Dopiero wtedy, gdy kobieta z sukcesem przebrnie przez wszystkie te zasieki i cudem zabezpieczy na własne potrzeby wielki zapas determinacji oraz choć minimalny budżet, będący zwykle ułamkiem budżetu kolegów – wolno jej rozgrywać właściwe życiowe starcia o pasje i o cele. Przy odrobinie szczęścia nie stała się jeszcze do tego momentu znerwicowanym, neurotycznym i zgorzkniałym cieniem siebie. I może nawet będzie się jeszcze w stanie ucieszyć, kiedy wygra (w cokolwiek zdecydowała się grać sama ze sobą). Wygrana, wyczyn, przygoda – to z perspektywy bycia kobietą w patriarchacie ta łatwiejsza, przyjemniejsza i dużo mniej ryzykowna część całego przedsięwzięcia.
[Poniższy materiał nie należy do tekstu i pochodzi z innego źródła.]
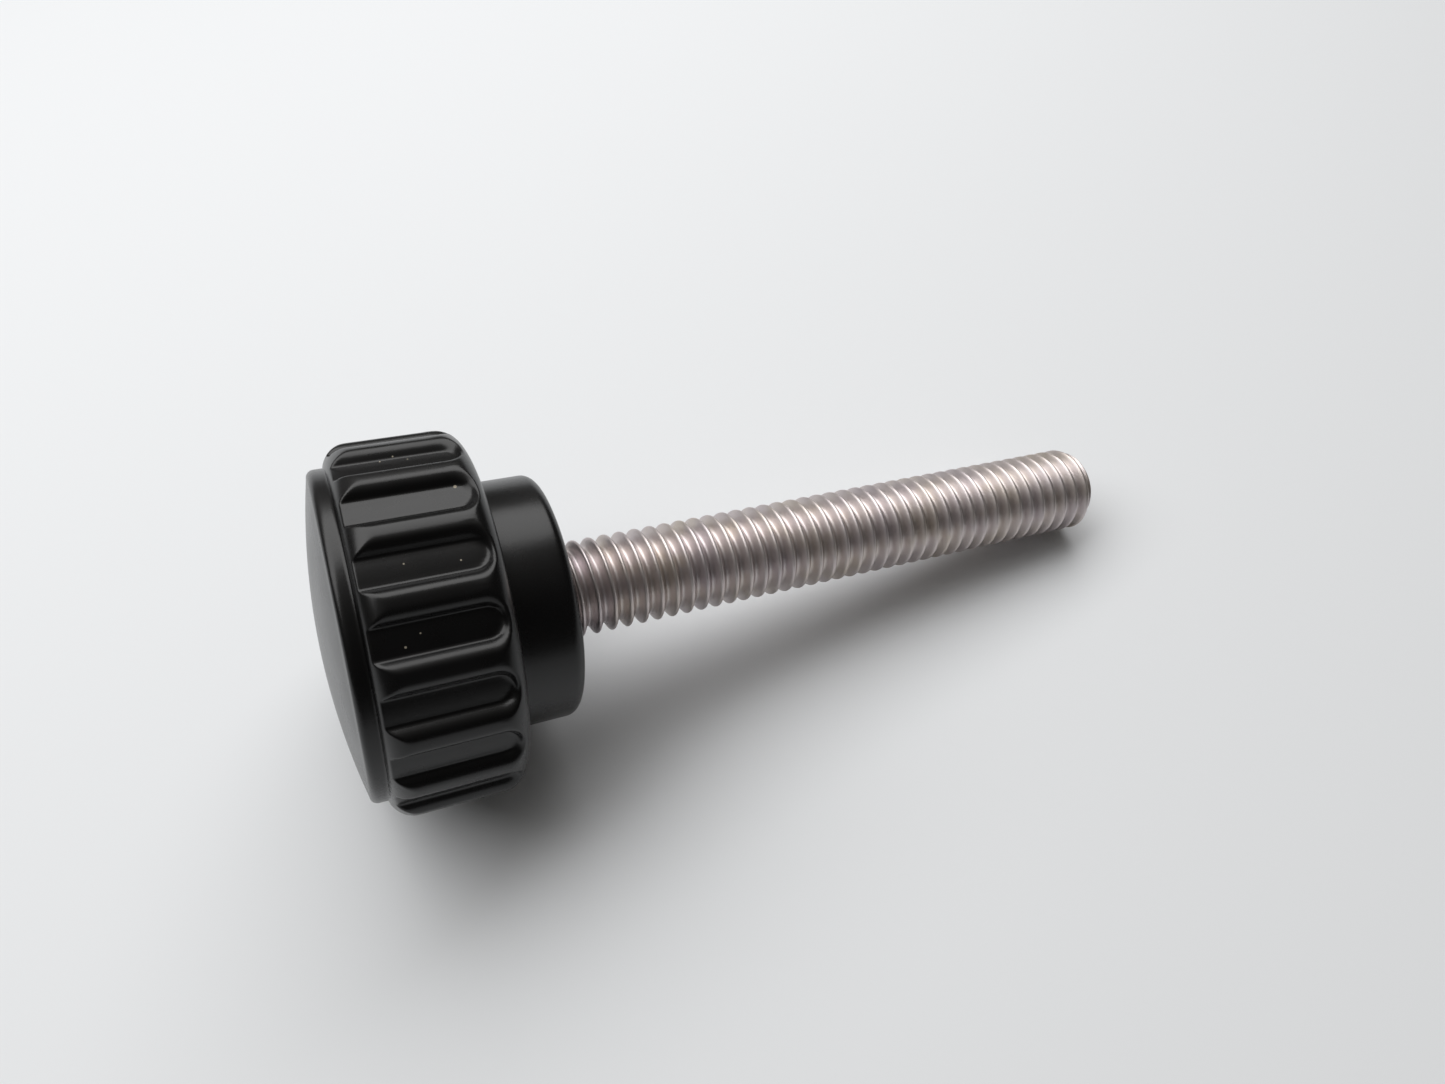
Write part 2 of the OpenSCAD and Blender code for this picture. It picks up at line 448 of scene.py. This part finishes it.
# how far the lamp is turned round from straight behind the screw, how high above the table it is, as
# an angle, and its distance
LAMP_ROUND = math.radians(-20)
LAMP_UP = math.radians(61)
LAMP_AWAY = 280 * MM
to_lamp = Vector((
    math.sin(LAMP_ROUND) * math.cos(LAMP_UP),
    math.cos(LAMP_ROUND) * math.cos(LAMP_UP),
    math.sin(LAMP_UP),
))
light = bpy.data.lights.new("far_lamp", "AREA")
light.shape = "RECTANGLE"
light.size = 600 * MM
light.size_y = 220 * MM
light.energy = 1.15
light.color = linear("#FFFFFF")[:3]
lamp = bpy.data.objects.new("far_lamp", light)
lamp.location = to_lamp * LAMP_AWAY
lamp.rotation_euler = (-to_lamp).to_track_quat("-Z", "Y").to_euler()
bpy.context.scene.collection.objects.link(lamp)

world = bpy.data.worlds.new("soft_sky")
bpy.context.scene.world = world
world.use_nodes = True
sky = world.node_tree
direction = add(sky, "TexCoord").outputs["Generated"]
near = add(sky, "VectorMath", {"operation": "DOT_PRODUCT"}, _0=direction, _1=to_lamp).outputs["Value"]
above = add(sky, "MapRange", Value=near, From_Min=0.0, From_Max=1.0, To_Min=0.0, To_Max=1.0)
glow = add(sky, "Math", {"operation": "POWER"}, _0=above.outputs["Result"], _1=3.0).outputs["Value"]
strength = add(sky, "MapRange", Value=glow, From_Min=0.0, From_Max=1.0, To_Min=0.06, To_Max=0.56)
background = sky.nodes["Background"]
background.inputs["Color"].default_value = linear("#FBF8F4")
sky.links.new(strength.outputs["Result"], background.inputs["Strength"])

# ---- Camera ----
# Held close above the near side of the head, looking down along the stud.

CAMERA_AT = Vector((-17.51, -35.86, 61.13)) * MM
LOOKS_AT = Vector((1.03, 6.53, 0.0)) * MM
ROLL = math.radians(2.04)
camera = bpy.data.objects.new("camera", bpy.data.cameras.new("camera"))
camera.data.sensor_width = 36.0
camera.data.lens = 25.51
camera.data.clip_start = 5 * MM
towards = (LOOKS_AT - CAMERA_AT).to_track_quat("-Z", "Y").to_matrix().to_4x4()
camera.matrix_world = Matrix.Translation(CAMERA_AT) @ towards @ Matrix.Rotation(ROLL, 4, "Z")
bpy.context.scene.collection.objects.link(camera)
bpy.context.scene.camera = camera
bpy.context.scene.view_settings.view_transform = "Standard"

bpy.context.view_layer.update()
Właśnie dlatego dla mnie każda walka kobiet, życiowa, sportowa, zawodowa, fizyczna czy intelektualna to – zdecydowanie częściej, niż w przypadku mężczyzn – heroizm, a nie zwykła walka o siebie i ze słabościami. Wyczyn mężczyzny to najczęściej: odważna decyzja plus ciężka praca plus niezbędna odrobina szczęścia i pewnie też trochę poświęceń. Wyczyn kobiety to mniej więcej to samo, ale tuż po tym, kiedy właśnie pokonała w walce wręcz tygrysa. Albo kilka tygrysów. I boa dusiciela.
Chcę, by filmy takie jak „Maiden” powstawały częściej ponieważ życie – wbrew obiegowym opiniom – nie jest mizoginem, samo dawno już napisało i zrealizowało dla nas wszystkie najważniejsze feministyczne i emancypacyjne scenariusze. Każda kobieta od zawsze nosi w sobie wywrotowy potencjał rewolucji przez sam prosty fakt kochania czegokolwiek, co wykracza poza wąską rolę przypisaną charakterystyce płci. Teraz te scenariusze trzeba tylko konsekwentnie opowiadać, pokazywać, słuchać ich, patrzyć na nie i chcieć o nich pamiętać. Po co? By kolejnym pokoleniom kobiet walka o siebie przychodziła łatwiej oraz naturalniej. By siły zaoszczędzone na zmaganie się ze znienawidzonymi chochołami seksizmu można było spożytkować na doskonalenie się we wszystkich wspaniałych dziedzinach, które na tym świecie głęboko się kocha.
***
Tekst pierwotnie ukazał się na Facebooku 7 sierpnia 2019 r.